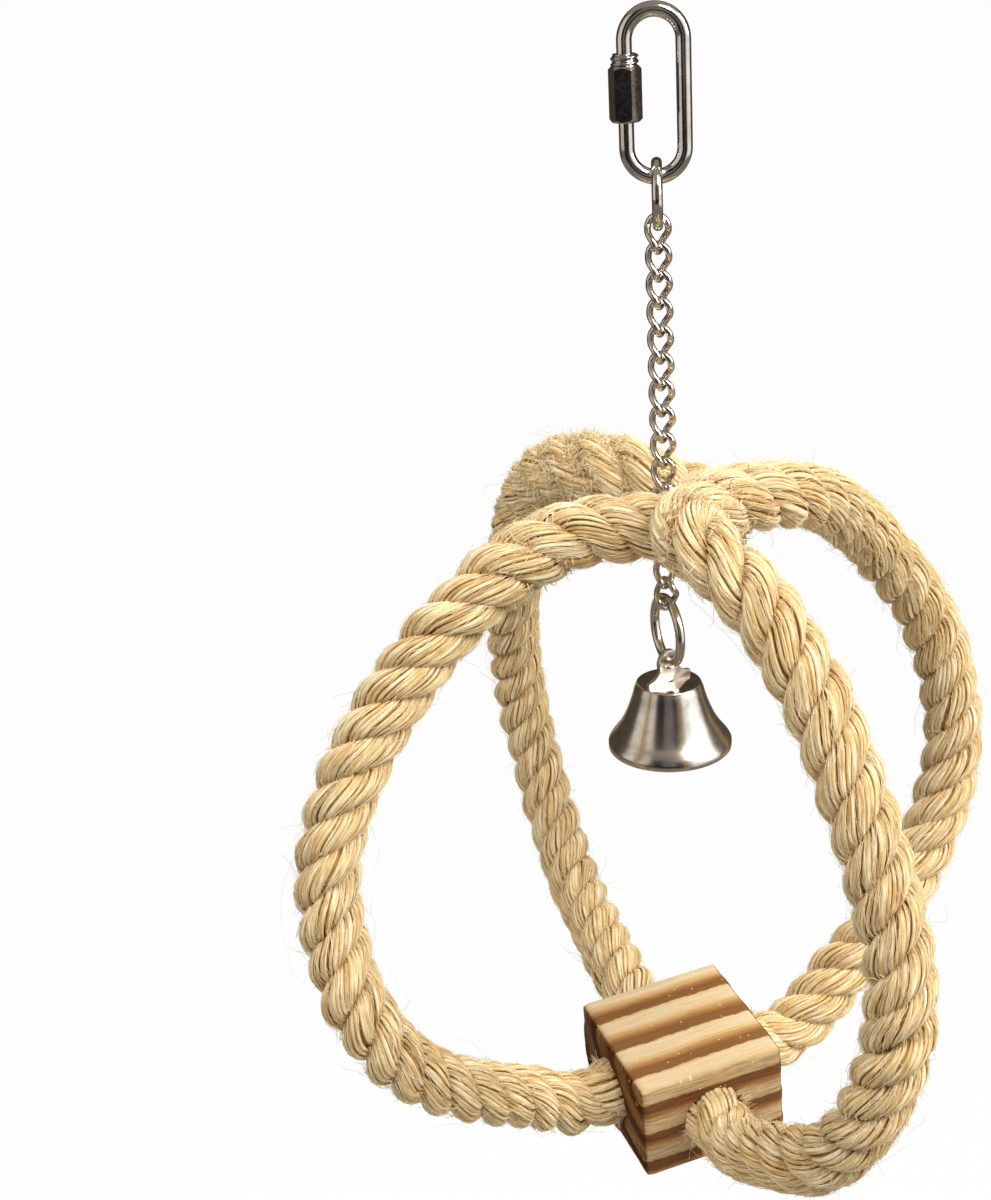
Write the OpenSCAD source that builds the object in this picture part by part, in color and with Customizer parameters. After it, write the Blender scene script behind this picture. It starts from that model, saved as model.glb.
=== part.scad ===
// Hanging rope perch for a bird: two rope hoops from a striped block up to a chain, with a bell inside.
// The origin is the hang point, the inside top of the quick link, with +Z up. Lengths are millimetres.

/* [Quick link] */
// Overall length of the quick link
quick_link_l = 40; // [38:0.5:50]
// Overall width of the quick link
quick_link_w = 16.6; // [15:0.2:20]
// Wire diameter of the quick link
quick_link_wire = 3.5; // [3:0.1:4]
// Length of the threaded sleeve
sleeve_l = 14.8; // [13:0.2:16]
// Width across the flats of the sleeve
sleeve_flats = 6.6; // [6:0.1:7.5]
// Diameter of the round threaded collar at the top of the sleeve
collar_d = 6.4; // [5.4:0.1:6.5]
// Opening between the two ends of the open leg
leg_gap = 4; // [3:0.1:5]

/* [Rings] */
// Outer diameter of the ring on the quick link
top_ring_d = 16.6; // [15:0.2:22]
// Wire diameter of the ring on the quick link
top_ring_wire = 2.5; // [2:0.1:3]
// Outer diameter of the ring that carries the bell
bell_ring_d = 19; // [17:0.5:24]
// Wire diameter of the ring that carries the bell
bell_ring_wire = 2.4; // [1.8:0.1:2.6]

/* [Chain] */
// Wire diameter of the chain
chain_wire = 1.6; // [1.4:0.05:1.8]
// Overall width of a chain link
link_w = 6.4; // [6.1:0.1:7]
// Overall length of an upper chain link
link_l = 9.8; // [9.4:0.1:11]
// Overall length of the three rounder links over the bell
low_link_l = 9.1; // [8.3:0.1:9.4]

/* [Rope and block] */
// Diameter of the rope
rope_d = 16; // [12:0.5:17]
// Width and depth of the wood block
block_w = 41; // [38:0.5:50]
// Height of the wood block
block_h = 29; // [26:0.5:36]
// Radius of the rounded block edges
block_edge = 2; // [1:0.1:3]
// Depth of the rope sockets in the block
socket_depth = 10; // [6:0.5:10.5]
// Diameter of the pin that joins both ropes to the chain
apex_pin_d = 2; // [1.6:0.1:2.3]
// Diameter of the nails that hold the rope ends
nail_d = 1.6; // [1.2:0.1:2]

/* [Bell] */
// Diameter of the flat top of the bell
bell_top_d = 16.6; // [15:0.2:20]
// Diameter of the bell rim
bell_rim_d = 31.4; // [28:0.2:36]
// Height of the bell from its flat top to its rim
bell_h = 16.2; // [14:0.2:20]
// Height of the upright lip under the rim
bell_lip_h = 1.8; // [1:0.1:3]
// Wall thickness of the bell
bell_wall = 0.8; // [0.6:0.1:1.2]
// Length of the hanger plate along the flat top
hanger_w = 14; // [11:0.2:15]
// Thickness of the hanger plate
hanger_t = 1.2; // [1:0.1:1.6]
// Diameter of the clapper ball
clapper_d = 7; // [5:0.2:8]

/* [Hidden] */

// Clearances between pieces that hang in one another, and between pieces that are fitted
hang_gap = 0.1;
fit_gap = 0.1;
thread_gap = 0.05;
// One overrun for every cut
over = 1;
round_fn = 64;

// Quick link: arcs at both ends and straight legs between them
quick_r = quick_link_wire / 2;
quick_arc_r = quick_link_w / 2 - quick_r;
quick_half = quick_link_l / 2 - quick_r;
quick_leg_half = quick_half - quick_arc_r;
quick_z = quick_r - quick_half;
quick_top_z = quick_z + quick_leg_half;
quick_bottom_z = quick_z - quick_leg_half;
sleeve_inset = 2.7;
sleeve_top_z = quick_top_z - sleeve_inset;
stub_grip = 1.8;
stub_end_z = sleeve_top_z - stub_grip;
collar_l = 2.6;
sleeve_chamfer = 0.7;
thread_pitch = 0.8;
thread_depth = 0.25;

// Rings: each hangs in the piece above it
top_ring_r = top_ring_d / 2 - top_ring_wire / 2;
top_ring_z = quick_z - quick_half + quick_r + top_ring_wire / 2 + hang_gap - top_ring_r;
bell_ring_r = bell_ring_d / 2 - bell_ring_wire / 2;
bell_ring_turn = -68;

// Chain: eleven links down to the apex pin, one more long link, then three rounder ones
long_links = 12;
low_links = 3;
wire_r = chain_wire / 2;
link_arc_r = link_w / 2 - wire_r;
link_half = link_l / 2 - wire_r;
low_half = low_link_l / 2 - wire_r;
link_pitch = 2 * link_half - chain_wire - hang_gap;
low_pitch = 2 * low_half - chain_wire - hang_gap;
first_link_z = top_ring_z - top_ring_r + top_ring_wire / 2 + wire_r + hang_gap - link_half;
last_long_z = first_link_z - (long_links - 1) * link_pitch;
first_low_z = last_long_z - link_half + chain_wire + hang_gap - low_half;
last_low_z = first_low_z - (low_links - 1) * low_pitch;
chain_turn = -20;
low_turn = -17;
link_twist = 90;
// The twist runs over this share of the half length
twist_share = 0.66;
link_rings = 24;
link_sides = 8;
// The pin passes through the link with this count from the top, from 0
pinned_link = 10;
apex_z = first_link_z - pinned_link * link_pitch;

// Bell: hangs by its plate from the bell ring
bell_ring_z = last_low_z - low_half + wire_r + bell_ring_wire / 2 + hang_gap - bell_ring_r;
eye_slack = 0.5;
eye_hole_r = bell_ring_wire / 2 + eye_slack;
eye_rim = 1.7;
eye_z = bell_ring_z - bell_ring_r + bell_ring_wire / 2 + hang_gap - eye_hole_r;
eye_r = eye_hole_r + eye_rim;
hanger_neck = 5.2;
hanger_turn = 42;
hanger_side_share = 1.05;
bell_top_z = eye_z - hanger_neck;
bell_edge = 0.6;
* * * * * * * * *
- WHAT THE TASK ASKS
Find the word "with" and list each line it appears in.

- FINAL RESULT
Write the OpenSCAD source that builds the object in this picture part by part, in color and with Customizer parameters. After it, write the Blender scene script behind this picture. It starts from that model, saved as model.glb.
// Hanging rope perch for a bird: two rope hoops from a striped block up to a chain, with a bell inside.
// The origin is the hang point, the inside top of the quick link, with +Z up. Lengths are millimetres.
// The pin passes through the link with this count from the top, from 0